Biofuels for transport, providing these replace fossil fuels. This could increase in the long term if new technologies to create fuels from waste and woody feedstocks are commercialised.
Short- and medium-term policies for the period up to 2030 will concentrate on supporting these particular uses of biofuels.
An uncertain future
One of the reasons that this strategy lacks detailed proposals is the degree of uncertainty surrounding the sustainability and technical feasibility of bioenergy expansion. It is notoriously difficult to undertake accurate and meaningful life-cycle assessments of biofuel production, taking into account all the indirect impacts. It is also difficult to predict the state of global markets in 20 years’ time, and estimate how much biomass will be available to the UK through international trade.

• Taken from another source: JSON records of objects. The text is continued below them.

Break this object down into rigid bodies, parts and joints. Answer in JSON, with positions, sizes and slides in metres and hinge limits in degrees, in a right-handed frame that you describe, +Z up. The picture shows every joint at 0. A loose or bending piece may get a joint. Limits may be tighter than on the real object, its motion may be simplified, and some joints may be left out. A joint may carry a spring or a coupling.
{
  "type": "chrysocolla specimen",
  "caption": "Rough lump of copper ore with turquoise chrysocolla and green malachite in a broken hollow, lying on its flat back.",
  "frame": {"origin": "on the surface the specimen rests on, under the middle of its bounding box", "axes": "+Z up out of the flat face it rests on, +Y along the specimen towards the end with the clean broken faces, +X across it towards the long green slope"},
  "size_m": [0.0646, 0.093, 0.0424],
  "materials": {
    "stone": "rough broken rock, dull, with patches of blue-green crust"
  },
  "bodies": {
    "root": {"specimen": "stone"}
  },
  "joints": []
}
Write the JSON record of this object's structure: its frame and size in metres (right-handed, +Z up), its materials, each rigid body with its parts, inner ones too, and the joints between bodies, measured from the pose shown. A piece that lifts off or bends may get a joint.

Throughout the strategy there are frequent references to carbon capture and storage (CCS), which is not yet viable on a commercial scale. Bioenergy CCS is described as an exceptionally valuable technological option, which, if effective, would lead to net carbon removal from the atmosphere. This could mean that power generation from biomass and the production of biofuels for transport become much more sustainable options in the long term. Without CCS, Defra predicts a much smaller role for biomass generation post-2030.
There are already policies in place to support the expansion of bioenergy. These include a variety of research projects, the promised Green Investment Bank and the Renewable Heat Incentive. The Government is willing to give short-term financial support to the development of technology, infrastructure and markets.
With the safeguards inherent in the four general principles, the Government believes that bioenergy can contribute a greater proportion of our national energy demand than was hitherto thought. The Department of Energy and Climate Change’s target of 12% by 2050 exceeds the more cautious 10% recommended last year by the Committee on Climate Change. It is now for scientists and policy-makers to meet the challenges of drawing up sustainability criteria, assessing environmental impacts and developing the new technology necessary to meet this goal.